_Information supplied_.
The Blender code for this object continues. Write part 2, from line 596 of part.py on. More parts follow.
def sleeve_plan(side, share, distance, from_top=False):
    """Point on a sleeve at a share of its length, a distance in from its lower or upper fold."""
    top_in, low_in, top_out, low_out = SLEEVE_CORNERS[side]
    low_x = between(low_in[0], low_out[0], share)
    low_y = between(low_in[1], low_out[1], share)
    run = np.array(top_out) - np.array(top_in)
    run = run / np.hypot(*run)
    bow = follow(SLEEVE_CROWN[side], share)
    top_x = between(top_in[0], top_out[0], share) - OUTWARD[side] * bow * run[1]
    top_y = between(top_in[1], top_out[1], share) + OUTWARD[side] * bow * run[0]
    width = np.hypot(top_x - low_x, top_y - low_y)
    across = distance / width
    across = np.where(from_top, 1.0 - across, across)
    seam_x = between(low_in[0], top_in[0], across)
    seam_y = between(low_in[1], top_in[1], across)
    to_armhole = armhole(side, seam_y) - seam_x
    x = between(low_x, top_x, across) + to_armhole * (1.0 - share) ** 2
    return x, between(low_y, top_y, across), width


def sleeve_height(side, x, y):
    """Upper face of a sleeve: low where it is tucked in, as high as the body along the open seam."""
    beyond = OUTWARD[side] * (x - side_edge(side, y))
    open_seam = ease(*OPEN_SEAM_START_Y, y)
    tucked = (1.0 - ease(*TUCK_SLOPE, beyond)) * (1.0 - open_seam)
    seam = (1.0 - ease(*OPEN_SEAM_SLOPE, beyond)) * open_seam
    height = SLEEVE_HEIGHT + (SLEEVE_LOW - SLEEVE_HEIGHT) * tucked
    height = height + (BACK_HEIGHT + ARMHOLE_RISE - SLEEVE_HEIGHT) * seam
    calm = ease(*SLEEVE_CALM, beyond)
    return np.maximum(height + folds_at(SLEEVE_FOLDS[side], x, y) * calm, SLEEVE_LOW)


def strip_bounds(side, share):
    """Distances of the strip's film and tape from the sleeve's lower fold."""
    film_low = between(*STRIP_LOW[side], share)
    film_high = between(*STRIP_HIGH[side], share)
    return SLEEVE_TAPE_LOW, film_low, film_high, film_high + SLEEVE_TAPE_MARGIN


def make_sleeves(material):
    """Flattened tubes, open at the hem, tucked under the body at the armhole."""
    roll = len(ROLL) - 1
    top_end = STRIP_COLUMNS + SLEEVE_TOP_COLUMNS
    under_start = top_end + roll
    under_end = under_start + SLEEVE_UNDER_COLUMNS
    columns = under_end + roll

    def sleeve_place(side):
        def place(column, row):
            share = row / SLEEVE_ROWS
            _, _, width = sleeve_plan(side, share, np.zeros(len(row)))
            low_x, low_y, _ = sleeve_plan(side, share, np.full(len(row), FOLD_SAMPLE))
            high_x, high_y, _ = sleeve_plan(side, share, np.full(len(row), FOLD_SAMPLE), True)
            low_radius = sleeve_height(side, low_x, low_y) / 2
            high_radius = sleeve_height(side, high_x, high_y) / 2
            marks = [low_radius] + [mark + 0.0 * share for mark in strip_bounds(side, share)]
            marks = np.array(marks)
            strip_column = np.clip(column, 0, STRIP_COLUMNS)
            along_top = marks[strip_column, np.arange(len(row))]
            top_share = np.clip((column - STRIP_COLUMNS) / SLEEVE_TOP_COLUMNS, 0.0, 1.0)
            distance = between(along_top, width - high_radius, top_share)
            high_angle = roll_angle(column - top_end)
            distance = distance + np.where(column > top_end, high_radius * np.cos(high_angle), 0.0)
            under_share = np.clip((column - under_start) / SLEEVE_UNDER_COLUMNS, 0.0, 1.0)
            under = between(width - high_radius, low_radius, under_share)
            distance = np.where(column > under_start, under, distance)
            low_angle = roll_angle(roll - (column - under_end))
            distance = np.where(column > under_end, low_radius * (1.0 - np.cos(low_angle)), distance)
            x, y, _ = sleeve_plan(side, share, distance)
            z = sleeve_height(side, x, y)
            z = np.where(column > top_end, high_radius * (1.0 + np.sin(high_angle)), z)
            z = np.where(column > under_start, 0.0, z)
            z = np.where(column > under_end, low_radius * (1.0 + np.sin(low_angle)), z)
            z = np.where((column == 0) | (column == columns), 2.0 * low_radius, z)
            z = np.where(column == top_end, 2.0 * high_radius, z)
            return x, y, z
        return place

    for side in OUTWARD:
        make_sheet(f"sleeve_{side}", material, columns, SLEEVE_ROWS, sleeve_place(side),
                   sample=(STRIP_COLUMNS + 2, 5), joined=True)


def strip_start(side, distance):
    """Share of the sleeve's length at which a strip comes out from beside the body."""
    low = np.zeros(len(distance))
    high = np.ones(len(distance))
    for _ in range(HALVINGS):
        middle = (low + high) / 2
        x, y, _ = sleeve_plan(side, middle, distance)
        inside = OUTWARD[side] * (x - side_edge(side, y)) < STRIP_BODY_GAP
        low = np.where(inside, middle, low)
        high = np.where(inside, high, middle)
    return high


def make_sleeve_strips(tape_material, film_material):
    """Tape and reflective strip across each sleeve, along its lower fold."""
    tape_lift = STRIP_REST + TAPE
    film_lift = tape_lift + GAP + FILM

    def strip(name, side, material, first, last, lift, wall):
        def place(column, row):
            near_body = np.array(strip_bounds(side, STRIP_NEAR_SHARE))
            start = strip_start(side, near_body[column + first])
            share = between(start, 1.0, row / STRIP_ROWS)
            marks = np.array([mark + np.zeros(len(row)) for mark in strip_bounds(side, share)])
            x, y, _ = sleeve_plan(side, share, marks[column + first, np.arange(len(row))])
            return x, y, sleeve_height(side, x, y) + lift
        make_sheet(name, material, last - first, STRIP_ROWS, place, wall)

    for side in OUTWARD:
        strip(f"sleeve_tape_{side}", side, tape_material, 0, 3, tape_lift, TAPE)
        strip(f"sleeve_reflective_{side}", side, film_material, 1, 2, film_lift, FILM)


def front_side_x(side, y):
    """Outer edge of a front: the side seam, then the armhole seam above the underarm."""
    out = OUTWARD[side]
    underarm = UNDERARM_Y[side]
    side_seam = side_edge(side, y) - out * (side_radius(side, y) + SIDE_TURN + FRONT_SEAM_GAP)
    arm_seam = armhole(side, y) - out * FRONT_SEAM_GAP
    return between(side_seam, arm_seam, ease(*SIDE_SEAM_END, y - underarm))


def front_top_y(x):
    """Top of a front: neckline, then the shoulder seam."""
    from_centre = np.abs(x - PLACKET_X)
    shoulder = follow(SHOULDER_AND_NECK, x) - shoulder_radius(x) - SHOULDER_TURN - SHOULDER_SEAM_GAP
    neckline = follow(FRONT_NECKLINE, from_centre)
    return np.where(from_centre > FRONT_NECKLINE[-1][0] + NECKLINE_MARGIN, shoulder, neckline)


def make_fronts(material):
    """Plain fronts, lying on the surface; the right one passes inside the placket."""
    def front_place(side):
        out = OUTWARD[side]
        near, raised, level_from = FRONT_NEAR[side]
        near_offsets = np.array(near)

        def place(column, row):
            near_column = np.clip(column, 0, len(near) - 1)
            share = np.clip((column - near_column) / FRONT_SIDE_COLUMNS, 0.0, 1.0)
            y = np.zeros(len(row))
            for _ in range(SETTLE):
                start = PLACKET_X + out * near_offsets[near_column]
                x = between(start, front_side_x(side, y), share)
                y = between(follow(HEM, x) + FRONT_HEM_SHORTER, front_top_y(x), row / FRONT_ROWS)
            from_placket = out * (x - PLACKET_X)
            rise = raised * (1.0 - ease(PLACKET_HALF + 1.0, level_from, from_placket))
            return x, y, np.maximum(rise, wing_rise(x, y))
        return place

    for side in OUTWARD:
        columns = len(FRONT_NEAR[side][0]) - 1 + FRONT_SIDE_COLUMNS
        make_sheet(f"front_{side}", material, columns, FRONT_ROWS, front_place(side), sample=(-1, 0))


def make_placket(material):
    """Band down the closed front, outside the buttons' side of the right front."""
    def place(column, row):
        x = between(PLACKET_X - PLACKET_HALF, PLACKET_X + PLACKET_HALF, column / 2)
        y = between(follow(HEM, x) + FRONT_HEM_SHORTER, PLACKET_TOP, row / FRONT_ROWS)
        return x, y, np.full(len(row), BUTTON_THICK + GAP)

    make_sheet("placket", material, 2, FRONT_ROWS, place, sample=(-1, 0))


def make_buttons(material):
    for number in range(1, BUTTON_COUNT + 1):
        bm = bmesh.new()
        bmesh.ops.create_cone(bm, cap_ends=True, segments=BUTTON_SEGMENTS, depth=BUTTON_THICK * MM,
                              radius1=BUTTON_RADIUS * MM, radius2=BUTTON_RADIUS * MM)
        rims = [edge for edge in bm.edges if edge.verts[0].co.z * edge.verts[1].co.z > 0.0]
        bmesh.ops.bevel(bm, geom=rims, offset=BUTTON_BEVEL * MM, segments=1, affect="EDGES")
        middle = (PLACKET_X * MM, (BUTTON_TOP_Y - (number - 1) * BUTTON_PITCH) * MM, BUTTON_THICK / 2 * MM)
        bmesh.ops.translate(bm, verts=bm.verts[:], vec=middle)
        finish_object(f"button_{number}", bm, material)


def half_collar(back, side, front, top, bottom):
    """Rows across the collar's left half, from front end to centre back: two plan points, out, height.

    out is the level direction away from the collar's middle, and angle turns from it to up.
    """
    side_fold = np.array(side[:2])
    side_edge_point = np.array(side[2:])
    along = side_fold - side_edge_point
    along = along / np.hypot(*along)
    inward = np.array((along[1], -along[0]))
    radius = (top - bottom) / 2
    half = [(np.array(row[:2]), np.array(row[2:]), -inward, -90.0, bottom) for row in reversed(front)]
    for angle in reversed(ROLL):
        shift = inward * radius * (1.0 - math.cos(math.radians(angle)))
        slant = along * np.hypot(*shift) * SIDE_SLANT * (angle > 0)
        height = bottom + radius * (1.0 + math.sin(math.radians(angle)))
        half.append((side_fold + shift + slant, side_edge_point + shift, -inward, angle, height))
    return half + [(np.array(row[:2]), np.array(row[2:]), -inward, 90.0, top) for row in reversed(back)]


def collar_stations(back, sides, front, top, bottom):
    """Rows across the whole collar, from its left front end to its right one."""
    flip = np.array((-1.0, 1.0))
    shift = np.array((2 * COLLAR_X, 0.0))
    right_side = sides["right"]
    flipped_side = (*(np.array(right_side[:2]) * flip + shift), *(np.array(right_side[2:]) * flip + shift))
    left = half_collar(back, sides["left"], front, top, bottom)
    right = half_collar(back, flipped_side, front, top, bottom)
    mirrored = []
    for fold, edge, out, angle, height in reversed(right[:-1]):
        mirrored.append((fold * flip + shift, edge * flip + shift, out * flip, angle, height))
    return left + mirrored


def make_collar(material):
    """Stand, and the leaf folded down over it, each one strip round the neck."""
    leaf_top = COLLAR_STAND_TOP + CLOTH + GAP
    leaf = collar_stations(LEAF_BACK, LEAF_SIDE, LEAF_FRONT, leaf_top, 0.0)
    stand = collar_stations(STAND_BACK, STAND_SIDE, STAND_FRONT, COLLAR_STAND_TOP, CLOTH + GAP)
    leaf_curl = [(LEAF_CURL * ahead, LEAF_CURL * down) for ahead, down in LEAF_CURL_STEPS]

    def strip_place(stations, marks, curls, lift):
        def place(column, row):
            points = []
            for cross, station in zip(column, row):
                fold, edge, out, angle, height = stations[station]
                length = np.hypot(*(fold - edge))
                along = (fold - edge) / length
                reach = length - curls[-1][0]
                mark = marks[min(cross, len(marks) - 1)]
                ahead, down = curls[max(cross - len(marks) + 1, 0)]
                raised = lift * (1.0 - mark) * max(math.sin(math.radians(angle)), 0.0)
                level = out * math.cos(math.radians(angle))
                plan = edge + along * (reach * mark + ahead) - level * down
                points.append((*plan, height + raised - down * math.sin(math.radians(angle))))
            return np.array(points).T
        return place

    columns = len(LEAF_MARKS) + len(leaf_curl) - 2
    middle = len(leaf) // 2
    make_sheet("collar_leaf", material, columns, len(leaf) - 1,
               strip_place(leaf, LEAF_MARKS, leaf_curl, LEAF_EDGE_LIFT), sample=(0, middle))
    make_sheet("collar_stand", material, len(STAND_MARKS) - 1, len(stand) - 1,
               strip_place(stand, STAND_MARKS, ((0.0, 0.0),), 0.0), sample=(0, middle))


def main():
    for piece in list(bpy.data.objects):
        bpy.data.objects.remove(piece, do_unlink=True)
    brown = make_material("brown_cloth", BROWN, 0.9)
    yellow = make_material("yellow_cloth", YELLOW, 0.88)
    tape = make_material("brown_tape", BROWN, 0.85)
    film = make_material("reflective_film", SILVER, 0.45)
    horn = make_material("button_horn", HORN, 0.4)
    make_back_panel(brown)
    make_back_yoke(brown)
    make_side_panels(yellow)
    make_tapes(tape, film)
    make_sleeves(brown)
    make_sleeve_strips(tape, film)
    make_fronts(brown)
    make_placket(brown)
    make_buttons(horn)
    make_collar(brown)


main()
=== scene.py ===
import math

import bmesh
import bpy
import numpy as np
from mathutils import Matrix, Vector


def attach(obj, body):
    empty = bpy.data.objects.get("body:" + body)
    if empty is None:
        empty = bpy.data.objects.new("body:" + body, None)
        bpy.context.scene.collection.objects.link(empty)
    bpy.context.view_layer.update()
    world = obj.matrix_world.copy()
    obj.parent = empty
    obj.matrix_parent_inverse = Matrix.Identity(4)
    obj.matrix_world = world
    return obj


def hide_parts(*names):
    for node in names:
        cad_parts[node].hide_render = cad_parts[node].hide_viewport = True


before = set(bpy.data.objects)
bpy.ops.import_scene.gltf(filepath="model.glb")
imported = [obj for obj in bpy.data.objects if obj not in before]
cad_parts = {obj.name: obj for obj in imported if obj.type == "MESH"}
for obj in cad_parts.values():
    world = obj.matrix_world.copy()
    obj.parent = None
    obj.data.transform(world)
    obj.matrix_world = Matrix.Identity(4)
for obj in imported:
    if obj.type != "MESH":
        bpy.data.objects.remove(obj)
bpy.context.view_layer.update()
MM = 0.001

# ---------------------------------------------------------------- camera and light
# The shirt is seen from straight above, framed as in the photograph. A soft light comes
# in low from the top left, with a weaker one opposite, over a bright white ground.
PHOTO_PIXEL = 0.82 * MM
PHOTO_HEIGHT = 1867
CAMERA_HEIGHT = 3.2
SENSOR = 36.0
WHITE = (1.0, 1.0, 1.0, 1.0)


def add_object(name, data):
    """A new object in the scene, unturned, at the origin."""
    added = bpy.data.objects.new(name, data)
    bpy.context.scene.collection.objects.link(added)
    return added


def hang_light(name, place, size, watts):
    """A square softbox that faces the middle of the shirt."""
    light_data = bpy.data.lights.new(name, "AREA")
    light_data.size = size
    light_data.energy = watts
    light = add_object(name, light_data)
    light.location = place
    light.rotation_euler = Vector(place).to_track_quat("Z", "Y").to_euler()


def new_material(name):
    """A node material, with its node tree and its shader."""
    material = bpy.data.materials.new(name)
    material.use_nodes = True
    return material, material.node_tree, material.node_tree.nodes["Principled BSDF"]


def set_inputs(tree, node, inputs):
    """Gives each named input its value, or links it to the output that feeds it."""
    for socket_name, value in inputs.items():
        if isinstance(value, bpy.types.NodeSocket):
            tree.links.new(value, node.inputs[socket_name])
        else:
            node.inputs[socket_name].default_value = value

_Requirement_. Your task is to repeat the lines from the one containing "columns = len(LEAF_MARKS)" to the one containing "obj.data.transform(world)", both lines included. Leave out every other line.

_Result of the exercise_.
    columns = len(LEAF_MARKS) + len(leaf_curl) - 2
    middle = len(leaf) // 2
    make_sheet("collar_leaf", material, columns, len(leaf) - 1,
               strip_place(leaf, LEAF_MARKS, leaf_curl, LEAF_EDGE_LIFT), sample=(0, middle))
    make_sheet("collar_stand", material, len(STAND_MARKS) - 1, len(stand) - 1,
               strip_place(stand, STAND_MARKS, ((0.0, 0.0),), 0.0), sample=(0, middle))


def main():
    for piece in list(bpy.data.objects):
        bpy.data.objects.remove(piece, do_unlink=True)
    brown = make_material("brown_cloth", BROWN, 0.9)
    yellow = make_material("yellow_cloth", YELLOW, 0.88)
    tape = make_material("brown_tape", BROWN, 0.85)
    film = make_material("reflective_film", SILVER, 0.45)
    horn = make_material("button_horn", HORN, 0.4)
    make_back_panel(brown)
    make_back_yoke(brown)
    make_side_panels(yellow)
    make_tapes(tape, film)
    make_sleeves(brown)
    make_sleeve_strips(tape, film)
    make_fronts(brown)
    make_placket(brown)
    make_buttons(horn)
    make_collar(brown)


main()
=== scene.py ===
import math

import bmesh
import bpy
import numpy as np
from mathutils import Matrix, Vector


def attach(obj, body):
    empty = bpy.data.objects.get("body:" + body)
    if empty is None:
        empty = bpy.data.objects.new("body:" + body, None)
        bpy.context.scene.collection.objects.link(empty)
    bpy.context.view_layer.update()
    world = obj.matrix_world.copy()
    obj.parent = empty
    obj.matrix_parent_inverse = Matrix.Identity(4)
    obj.matrix_world = world
    return obj


def hide_parts(*names):
    for node in names:
        cad_parts[node].hide_render = cad_parts[node].hide_viewport = True


before = set(bpy.data.objects)
bpy.ops.import_scene.gltf(filepath="model.glb")
imported = [obj for obj in bpy.data.objects if obj not in before]
cad_parts = {obj.name: obj for obj in imported if obj.type == "MESH"}
for obj in cad_parts.values():
    world = obj.matrix_world.copy()
    obj.parent = None
    obj.data.transform(world)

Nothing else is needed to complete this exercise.